= Task to carry out =
Reproduce each line exactly. Skip none.

= Source data =
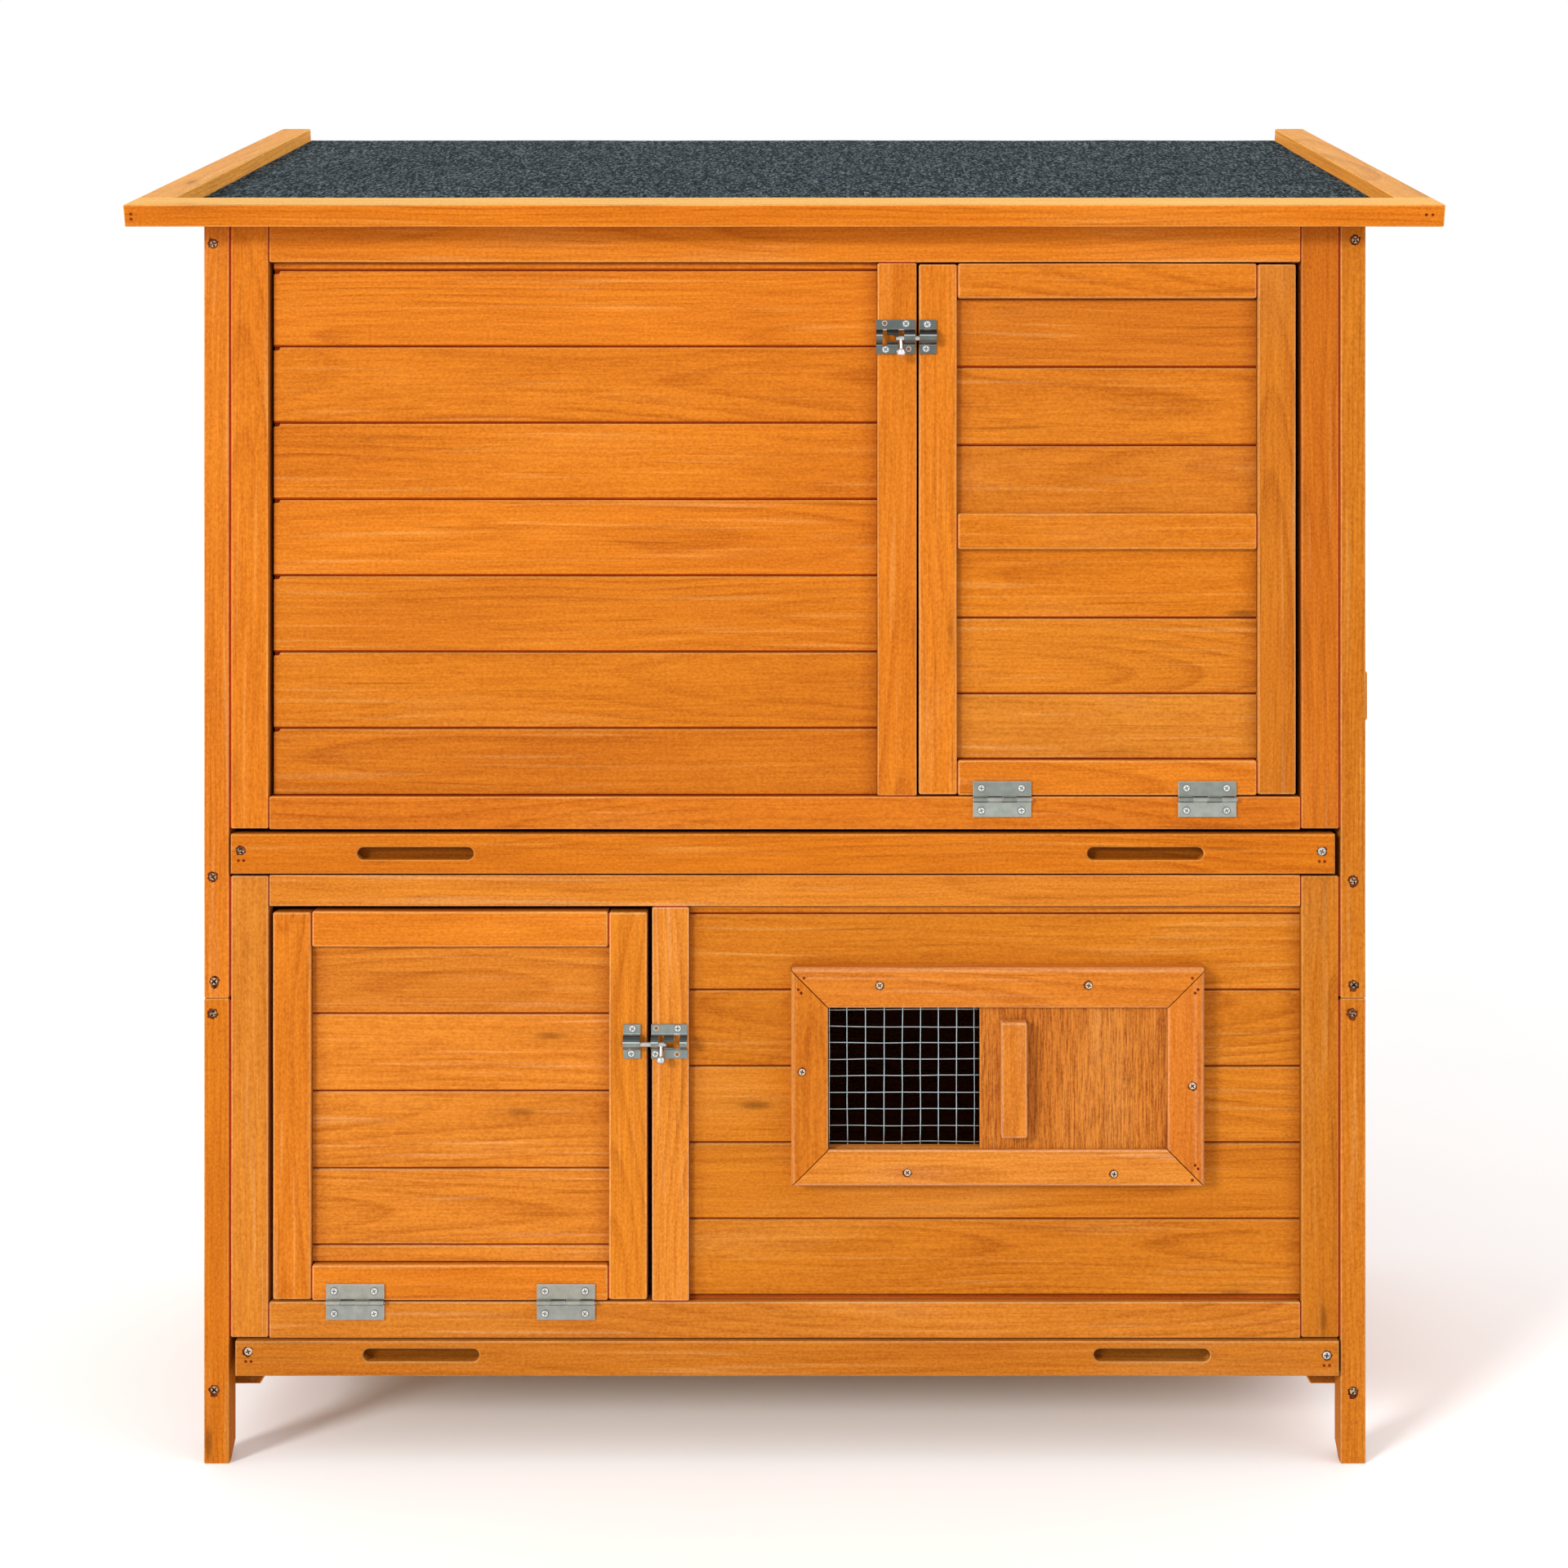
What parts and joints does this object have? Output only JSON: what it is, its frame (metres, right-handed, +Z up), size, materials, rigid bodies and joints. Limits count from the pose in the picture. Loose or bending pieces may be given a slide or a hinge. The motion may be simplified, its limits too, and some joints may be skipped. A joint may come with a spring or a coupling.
{
  "type": "rabbit hutch",
  "caption": "Two-storey timber rabbit hutch with a felted lean-to roof, drop-down doors on barrel bolts, pull-out trays and a meshed window with a sliding shutter.",
  "frame": {"origin": "on the floor, under the middle of the whole object's box", "axes": "+Z up, the front with the doors and window faces -Y, +X to the right seen from the front"},
  "size_m": [0.92, 0.454, 1.0063],
  "materials": {
    "stained_timber": "orange-brown stained softwood, satin, fine grain with small knots",
    "plywood": "thin red-brown plywood with a short open grain",
    "roof_felt": "slate-grey mineral roofing felt, matt and grainy",
    "zinc_plate": "bright zinc-plated pressed steel",
    "wire_mesh": "galvanised welded wire"
  },
  "bodies": {
    "cabinet": {"front_left_post": "stained_timber", "front_right_post": "stained_timber", "front_left_leg": "stained_timber", "front_right_leg": "stained_timber", "rear_left_post": "stained_timber", "rear_right_post": "stained_timber", "left_side_panel": "stained_timber", "right_side_panel": "stained_timber", "back_panel": "stained_timber", "left_side_handle": "stained_timber", "right_side_handle": "stained_timber", "upper_left_stile": "stained_timber", "upper_right_stile": "stained_timber", "upper_top_rail": "stained_timber", "upper_bottom_rail": "stained_timber", "upper_mullion": "stained_timber", "upper_cladding": "stained_timber", "lower_left_stile": "stained_timber", "lower_right_stile": "stained_timber", "lower_top_rail": "stained_timber", "lower_bottom_rail": "stained_timber", "lower_mullion": "stained_timber", "lower_cladding": "stained_timber", "window_frame": "stained_timber", "window_mesh": "wire_mesh", "upper_bolt_plate": "zinc_plate", "lower_bolt_plate": "zinc_plate", "upper_left_hinge_fixed_leaf": "zinc_plate", "upper_right_hinge_fixed_leaf": "zinc_plate", "lower_left_hinge_fixed_leaf": "zinc_plate", "lower_right_hinge_fixed_leaf": "zinc_plate"},
    "upper_door": {"upper_door_left_stile": "stained_timber", "upper_door_right_stile": "stained_timber", "upper_door_top_rail": "stained_timber", "upper_door_mid_rail": "stained_timber", "upper_door_bottom_rail": "stained_timber", "upper_door_cladding": "stained_timber", "upper_keeper": "zinc_plate", "upper_left_hinge_door_leaf": "zinc_plate", "upper_right_hinge_door_leaf": "zinc_plate"},
    "lower_door": {"lower_door_left_stile": "stained_timber", "lower_door_right_stile": "stained_timber", "lower_door_top_rail": "stained_timber", "lower_door_bottom_rail": "stained_timber", "lower_door_cladding": "stained_timber", "lower_keeper": "zinc_plate", "lower_left_hinge_door_leaf": "zinc_plate", "lower_right_hinge_door_leaf": "zinc_plate"},
    "upper_bolt_rod": {"upper_bolt": "zinc_plate"},
    "lower_bolt_rod": {"lower_bolt": "zinc_plate"},
    "shutter": {"window_shutter": "plywood"},
    "upper_pullout": {"upper_tray_front": "stained_timber", "upper_tray": "plywood"},
    "lower_pullout": {"lower_tray_front": "stained_timber", "lower_tray": "plywood"},
    "lid": {"roof_deck": "plywood", "roof_felt": "roof_felt", "roof_fascia": "stained_timber", "roof_left_trim": "stained_timber", "roof_right_trim": "stained_timber"}
  },
  "joints": [
    {"name": "upper_door_hinge", "type": "hinge", "parent": "cabinet", "child": "upper_door", "pos_m": [0.2276, -0.2075, 0.469], "axis": [1, 0, 0], "range_deg": [0, 165]},
    {"name": "lower_door_hinge", "type": "hinge", "parent": "cabinet", "child": "lower_door", "pos_m": [-0.2292, -0.2075, 0.1145], "axis": [1, 0, 0], "range_deg": [0, 110]},
    {"name": "upper_bolt_slide", "type": "slide", "parent": "cabinet", "child": "upper_bolt_rod", "axis": [-1, 0, 0], "range_m": [0, 0.011]},
    {"name": "lower_bolt_slide", "type": "slide", "parent": "cabinet", "child": "lower_bolt_rod", "axis": [1, 0, 0], "range_m": [0, 0.011]},
    {"name": "shutter_slide", "type": "slide", "parent": "cabinet", "child": "shutter", "axis": [-1, 0, 0], "range_m": [0, 0.108]},
    {"name": "upper_tray_slide", "type": "slide", "parent": "cabinet", "child": "upper_pullout", "axis": [0, 1, 0], "range_m": [-0.3, 0]},
    {"name": "lower_tray_slide", "type": "slide", "parent": "cabinet", "child": "lower_pullout", "axis": [0, 1, 0], "range_m": [-0.3, 0]},
    {"name": "roof_hinge", "type": "hinge", "parent": "cabinet", "child": "lid", "pos_m": [0, 0.208, 0.9832], "axis": [-1, 0, 0], "range_deg": [0, 100]}
  ]
}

= Task output =
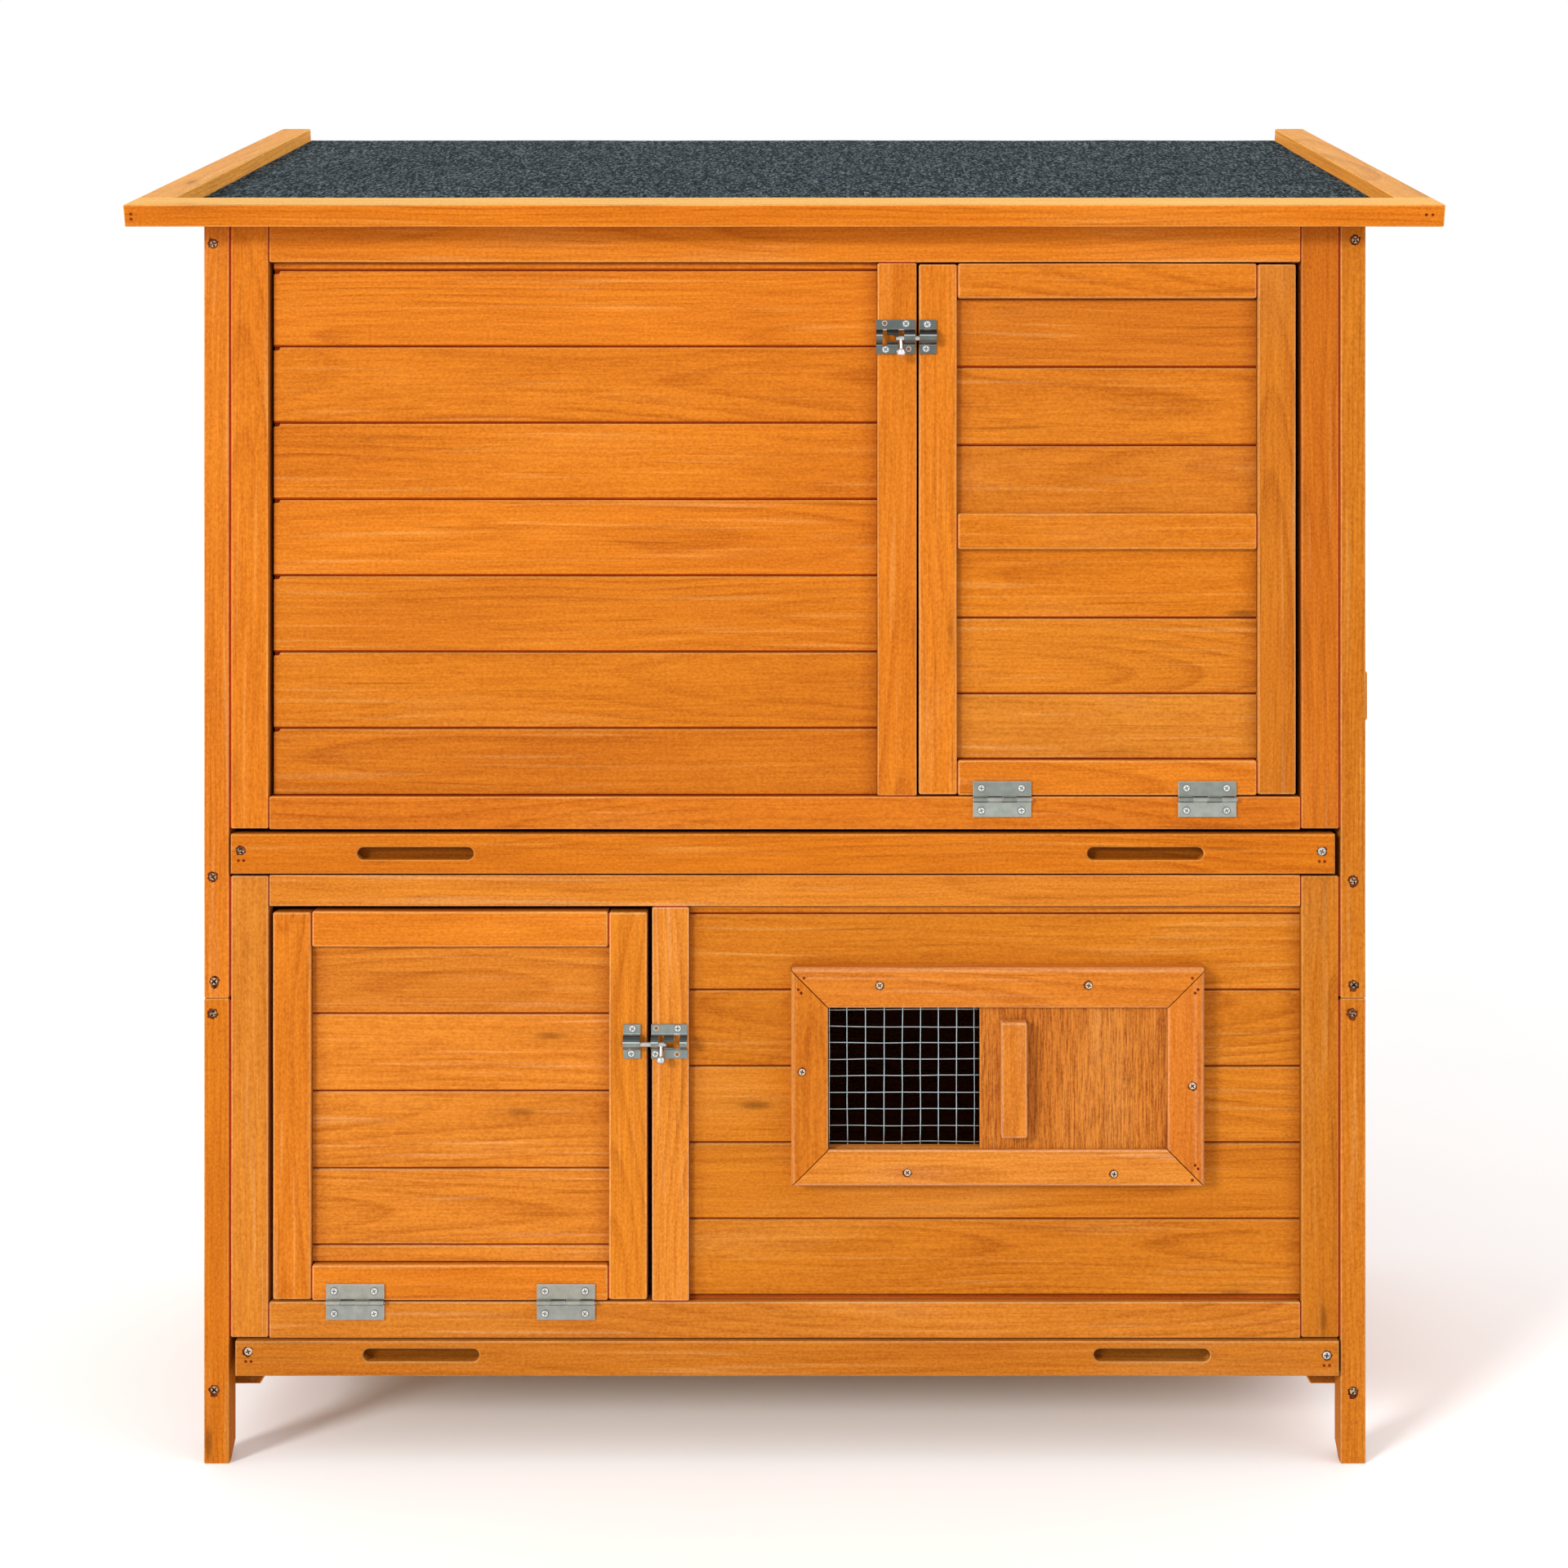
What parts and joints does this object have? Output only JSON: what it is, its frame (metres, right-handed, +Z up), size, materials, rigid bodies and joints. Limits count from the pose in the picture. Loose or bending pieces may be given a slide or a hinge. The motion may be simplified, its limits too, and some joints may be skipped. A joint may come with a spring or a coupling.
{
  "type": "rabbit hutch",
  "caption": "Two-storey timber rabbit hutch with a felted lean-to roof, drop-down doors on barrel bolts, pull-out trays and a meshed window with a sliding shutter.",
  "frame": {"origin": "on the floor, under the middle of the whole object's box", "axes": "+Z up, the front with the doors and window faces -Y, +X to the right seen from the front"},
  "size_m": [0.92, 0.454, 1.0063],
  "materials": {
    "stained_timber": "orange-brown stained softwood, satin, fine grain with small knots",
    "plywood": "thin red-brown plywood with a short open grain",
    "roof_felt": "slate-grey mineral roofing felt, matt and grainy",
    "zinc_plate": "bright zinc-plated pressed steel",
    "wire_mesh": "galvanised welded wire"
  },
  "bodies": {
    "cabinet": {"front_left_post": "stained_timber", "front_right_post": "stained_timber", "front_left_leg": "stained_timber", "front_right_leg": "stained_timber", "rear_left_post": "stained_timber", "rear_right_post": "stained_timber", "left_side_panel": "stained_timber", "right_side_panel": "stained_timber", "back_panel": "stained_timber", "left_side_handle": "stained_timber", "right_side_handle": "stained_timber", "upper_left_stile": "stained_timber", "upper_right_stile": "stained_timber", "upper_top_rail": "stained_timber", "upper_bottom_rail": "stained_timber", "upper_mullion": "stained_timber", "upper_cladding": "stained_timber", "lower_left_stile": "stained_timber", "lower_right_stile": "stained_timber", "lower_top_rail": "stained_timber", "lower_bottom_rail": "stained_timber", "lower_mullion": "stained_timber", "lower_cladding": "stained_timber", "window_frame": "stained_timber", "window_mesh": "wire_mesh", "upper_bolt_plate": "zinc_plate", "lower_bolt_plate": "zinc_plate", "upper_left_hinge_fixed_leaf": "zinc_plate", "upper_right_hinge_fixed_leaf": "zinc_plate", "lower_left_hinge_fixed_leaf": "zinc_plate", "lower_right_hinge_fixed_leaf": "zinc_plate"},
    "upper_door": {"upper_door_left_stile": "stained_timber", "upper_door_right_stile": "stained_timber", "upper_door_top_rail": "stained_timber", "upper_door_mid_rail": "stained_timber", "upper_door_bottom_rail": "stained_timber", "upper_door_cladding": "stained_timber", "upper_keeper": "zinc_plate", "upper_left_hinge_door_leaf": "zinc_plate", "upper_right_hinge_door_leaf": "zinc_plate"},
    "lower_door": {"lower_door_left_stile": "stained_timber", "lower_door_right_stile": "stained_timber", "lower_door_top_rail": "stained_timber", "lower_door_bottom_rail": "stained_timber", "lower_door_cladding": "stained_timber", "lower_keeper": "zinc_plate", "lower_left_hinge_door_leaf": "zinc_plate", "lower_right_hinge_door_leaf": "zinc_plate"},
    "upper_bolt_rod": {"upper_bolt": "zinc_plate"},
    "lower_bolt_rod": {"lower_bolt": "zinc_plate"},
    "shutter": {"window_shutter": "plywood"},
    "upper_pullout": {"upper_tray_front": "stained_timber", "upper_tray": "plywood"},
    "lower_pullout": {"lower_tray_front": "stained_timber", "lower_tray": "plywood"},
    "lid": {"roof_deck": "plywood", "roof_felt": "roof_felt", "roof_fascia": "stained_timber", "roof_left_trim": "stained_timber", "roof_right_trim": "stained_timber"}
  },
  "joints": [
    {"name": "upper_door_hinge", "type": "hinge", "parent": "cabinet", "child": "upper_door", "pos_m": [0.2276, -0.2075, 0.469], "axis": [1, 0, 0], "range_deg": [0, 165]},
    {"name": "lower_door_hinge", "type": "hinge", "parent": "cabinet", "child": "lower_door", "pos_m": [-0.2292, -0.2075, 0.1145], "axis": [1, 0, 0], "range_deg": [0, 110]},
    {"name": "upper_bolt_slide", "type": "slide", "parent": "cabinet", "child": "upper_bolt_rod", "axis": [-1, 0, 0], "range_m": [0, 0.011]},
    {"name": "lower_bolt_slide", "type": "slide", "parent": "cabinet", "child": "lower_bolt_rod", "axis": [1, 0, 0], "range_m": [0, 0.011]},
    {"name": "shutter_slide", "type": "slide", "parent": "cabinet", "child": "shutter", "axis": [-1, 0, 0], "range_m": [0, 0.108]},
    {"name": "upper_tray_slide", "type": "slide", "parent": "cabinet", "child": "upper_pullout", "axis": [0, 1, 0], "range_m": [-0.3, 0]},
    {"name": "lower_tray_slide", "type": "slide", "parent": "cabinet", "child": "lower_pullout", "axis": [0, 1, 0], "range_m": [-0.3, 0]},
    {"name": "roof_hinge", "type": "hinge", "parent": "cabinet", "child": "lid", "pos_m": [0, 0.208, 0.9832], "axis": [-1, 0, 0], "range_deg": [0, 100]}
  ]
}